CD : Christophe Rousset, l'excellence dans Thésée de Lully
Poursuivant l'exploration de l’œuvre lyrique de Lully, Christophe Rousset aborde Thésée, une de ses plus belles tragédies en musique. Cette prestigieuse collection, débutée en 2011, se voit de nouveau couronnée de succès grâce à l'engagement du chef d'orchestre, de ses formidables musiciens des Talens Lyriques et d'une distribution de choix.
Troisième tragédie lyrique de Lully, créée à Saint Germain-en-Laye en 1675, Thésée doit d'abord son attrait à la qualité du livret de Philippe Quinault. Contrairement à d'autres auteurs dans leurs livrets sur le sujet des faits d'arme du héros de la mythologie grecque, il traite un épisode de la jeunesse de celui-ci, bien avant ceux de ses amours pour Ariane et Phèdre.
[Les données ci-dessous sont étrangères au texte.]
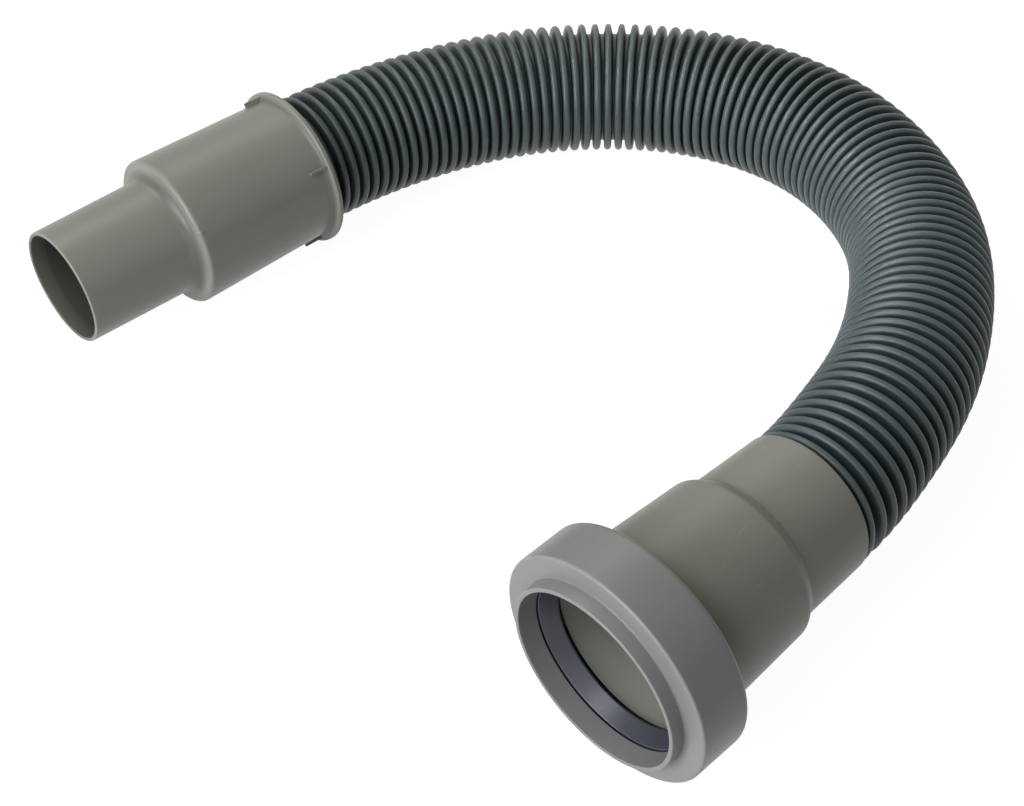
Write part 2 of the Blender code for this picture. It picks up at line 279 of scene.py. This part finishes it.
def makeHandlingGroup():
    # faint scuffs and specks from handling
    group, entry, leave = newGroup(
        "handlingMarks",
        [("Scuffs", "NodeSocketFloat", 0.5), ("Specks", "NodeSocketFloat", 0.5)],
        [("Mask", "NodeSocketFloat")],
    )
    tree, link = group, group.links.new
    place = addNode(tree, "ShaderNodeTexCoord")
    stretch = addNode(tree, "ShaderNodeMapping")
    stretch.inputs["Scale"].default_value = (260, 900, 420)
    stretch.inputs["Rotation"].default_value = (0.4, 0.7, 0.3)
    scuff = addNode(tree, "ShaderNodeTexNoise", Scale=1.0, Detail=3.0, Distortion=0.6)
    patch = addNode(tree, "ShaderNodeTexNoise", Scale=45.0, Detail=2.0)
    speck = addNode(tree, "ShaderNodeTexVoronoi", Scale=420.0)
    cutScuff = addNode(tree, "ShaderNodeMapRange")
    cutPatch = addNode(tree, "ShaderNodeMapRange")
    cutSpeck = addNode(tree, "ShaderNodeMapRange")
    for node, low, high, first, last in (
        (cutScuff, 0.62, 0.74, 0.0, 1.0),
        (cutPatch, 0.5, 0.62, 0.0, 1.0),
        (cutSpeck, 0.03, 0.09, 1.0, 0.0),
    ):
        node.inputs["From Min"].default_value = low
        node.inputs["From Max"].default_value = high
        node.inputs["To Min"].default_value = first
        node.inputs["To Max"].default_value = last
    link(place.outputs["Object"], stretch.inputs["Vector"])
    link(stretch.outputs["Vector"], scuff.inputs["Vector"])
    link(place.outputs["Object"], patch.inputs["Vector"])
    link(place.outputs["Object"], speck.inputs["Vector"])
    link(scuff.outputs["Fac"], cutScuff.inputs["Value"])
    link(patch.outputs["Fac"], cutPatch.inputs["Value"])
    link(speck.outputs["Distance"], cutSpeck.inputs["Value"])
    both = addNode(tree, "ShaderNodeMath", operation="MAXIMUM")
    for index, (cut, label) in enumerate(((cutScuff, "Scuffs"), (cutSpeck, "Specks"))):
        patchy = multiply(tree, cut.outputs["Result"], cutPatch.outputs["Result"])
        amount = multiply(tree, patchy.outputs[0], entry.outputs[label])
        link(amount.outputs[0], both.inputs[index])
    link(both.outputs[0], leave.inputs["Mask"])
    return group


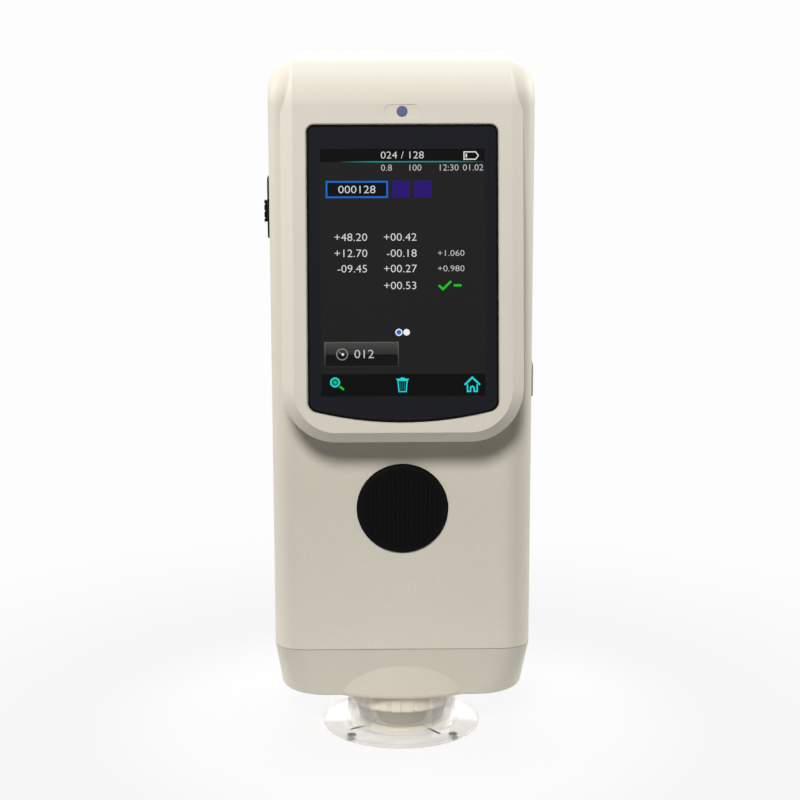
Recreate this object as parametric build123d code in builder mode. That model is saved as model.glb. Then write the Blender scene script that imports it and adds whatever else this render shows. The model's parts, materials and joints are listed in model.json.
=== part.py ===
from build123d import *
import os
from math import cos, radians, sin, sqrt, tan

# A portable spectrophotometer that stands on its measuring nose. Millimetres.
# The origin is the centre of the measuring face, +Z is up and the front looks along -Y.

# Case column
case_width = 80.0
case_front = 24.0
case_back = 44.0
case_corner = 9.0
case_front_top = 13.0
case_back_top = 10.0
wall = 2.6
seam_y = 10.0
seam_gap = 0.3
gasket_inset = 0.35

# Screen head, which leans back and overhangs the column
head_tilt = 10.0
head_y = -34.4
head_z = 152.4
head_brow = 18.7
head_foot = 6.72
head_corner = 16.0
head_top_radius = 15.0
head_chamfer = 3.6
head_reach = 5.0

# Base cover
base_line = 32.5
base_bottom = 14.0
base_side_step = 1.6
base_front_step = 9.0
base_back_step = 6.0
base_foot_corner = 15.0
base_edge = 2.0
bulge_half_width = 20.2
bulge_depth = 5.6
bulge_front = 19.4
bulge_lean = 0.113
bulge_pocket_gap = 0.1

# Display
head_margin = 7.8
glass_width = 56.4
glass_height = 87.7
glass_sag = 3.75
glass_thickness = 1.2
glass_gap = 0.15
glass_top_corner = 2.2
glass_bottom_corner = 3.0
glass_tape = 0.2
glass_rim = 0.35
lcd_side = 0.9
lcd_end = 2.35
lcd_thickness = 3.0
lcd_rise = 0.5
view_side = 1.8
view_end = 3.5
bracket_side = 1.8
bracket_end = 2.5
bracket_rise = 1.5
bracket_corner = 3.0
bracket_thickness = 0.8
bracket_post_gap = 0.2
bracket_post_end = 7.0
bracket_post_radius = 2.2

# Indicator
indicator_rise = 3.95
indicator_radius = 1.55
indicator_flange = 0.8
dimple_length = 10.6
dimple_width = 4.0
dimple_depth = 0.2
indicator_post_x = 5.0

# Measuring button
button_z = 78.0
button_radius = 14.0
button_gap = 0.15
button_proud = 1.7
button_edge = 0.9
button_flange = 1.2
button_flange_thickness = 1.2
rib_pitch = 1.4
rib_width = 0.7
rib_height = 0.5
rib_field = 11.9
guide_gap = 0.2
guide_wall = 2.0
guide_depth = 9.4
guide_screw_reach = 16.0
guide_plate = 2.0
guide_post_radius = 2.2
cap_shell = 2.9
cap_edge = 1.6
cap_stem_radius = 2.2
key_board_thickness = 1.6
tact_size = 6.0
tact_height = 3.2
plunger_radius = 1.7
plunger_length = 2.6
dome_wall = 1.6
dome_foot_radius = 8.0
dome_top_radius = 5.0

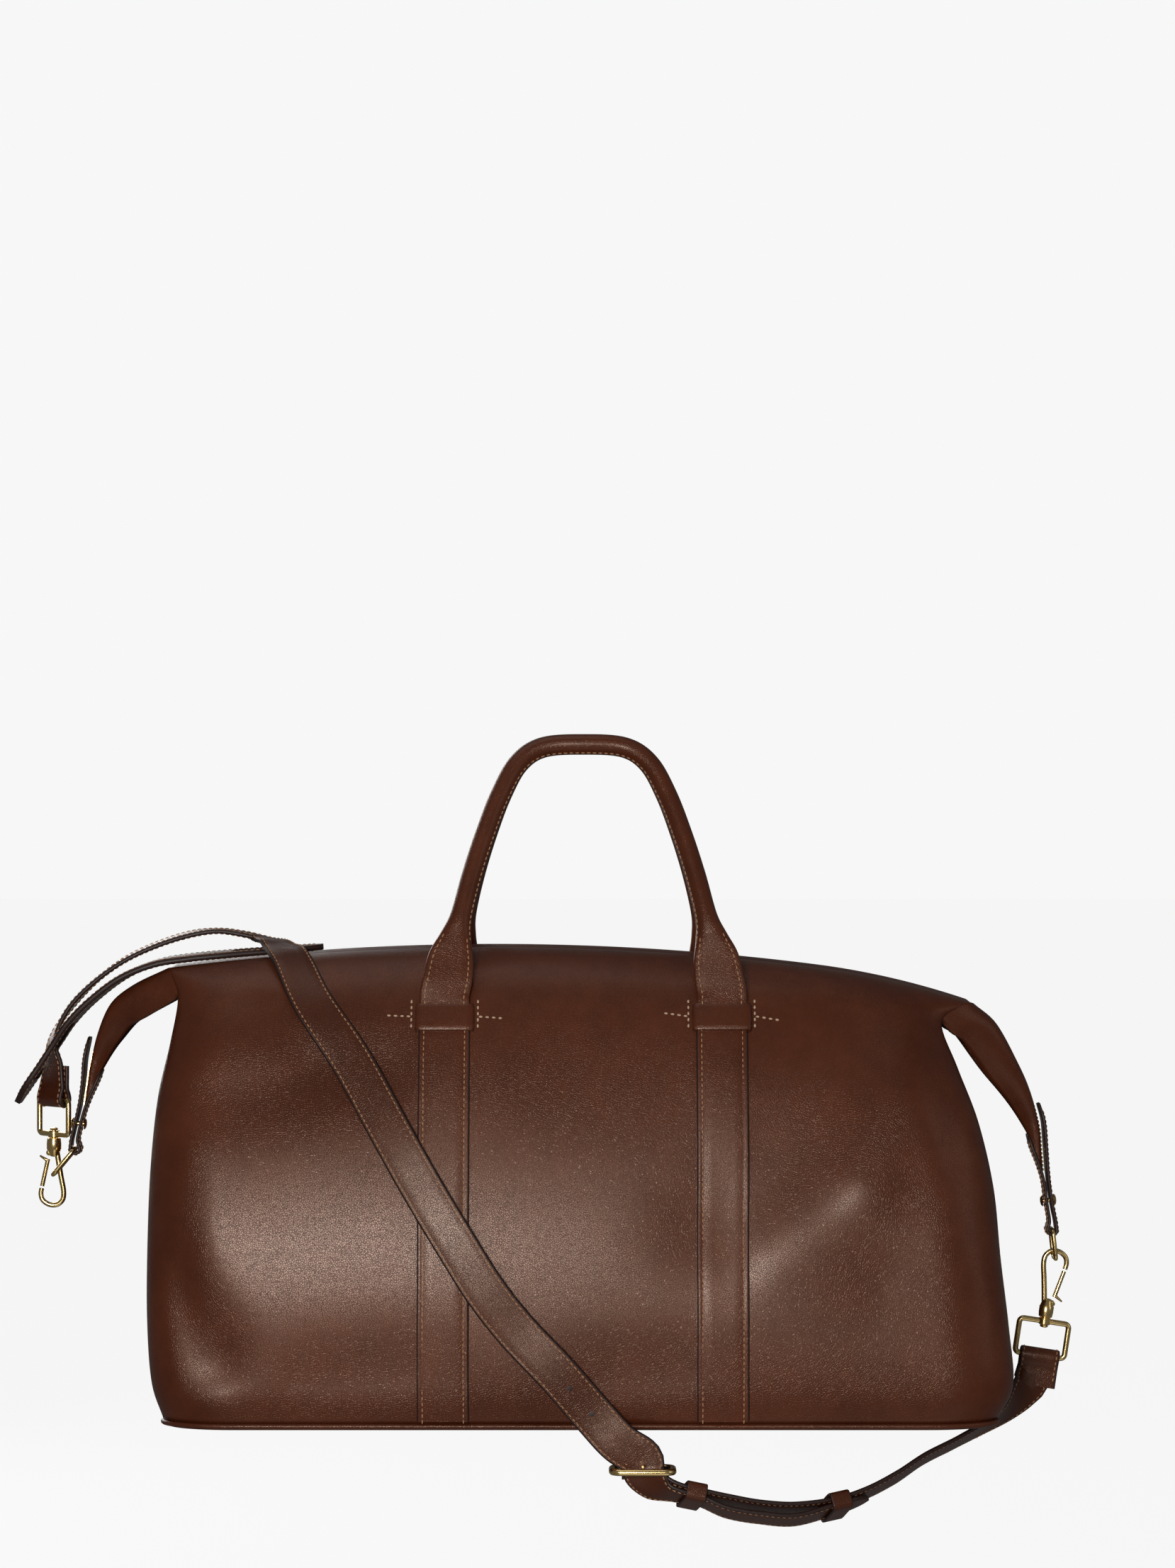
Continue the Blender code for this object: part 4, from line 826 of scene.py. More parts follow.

La trame, puisée dans le Livre VII des Métamorphoses d'Ovide et inspirée d'une tragi-comédie contemporaine de Jean Puget de la Serre, conte l'histoire du roi d'Athènes Égée faisant appel aux pouvoirs de la magicienne Médée pour libérer la ville de ses ennemis. Mais Médée est amoureuse de Thésée, lui-même épris de la princesse Églé, pupille du roi Égée qui veut épouser cette dernière. Ces deux intrigues sentimentales, dont Médée cherche à tirer profit, sont au cœur de l'intrigue et placent son personnage au centre de l’œuvre. Se vivant autant vengeresse qu'amoureuse, elle ira jusqu'à torturer Églé des affres des enfers puis menacer d'empoisonner Thésée par la main du roi Égée. Celui-ci découvrant que le jeune homme est son propre fils, la machination de Médée sera découverte. Une grande variété d'actions caractérise ainsi la pièce qui contient des passages épiques saisissants, telle l'évocation des enfers au IIIème acte, et des moments plus intimes, monologues de chacun des personnages et confrontations entre eux. Un climat guerrier baigne l’œuvre, porté par les diverses interventions du chœur, à l'exemple du premier très agité des combattants « Il faut vaincre ou mourir ». Mais elle connaît tout autant une atmosphère de magie, transportant le spectateur en un tournemain sur une île paradisiaque ou transformant la scène de théâtre d'un champ de ruines en un palais enchanté. Outre la longueur inhabituelle du prologue, destiné à glorifier le monarque régnant, alors le jeune Louis XIV, on remarque l'importance des divertissements sous forme de danses variées, vives ou langoureuses.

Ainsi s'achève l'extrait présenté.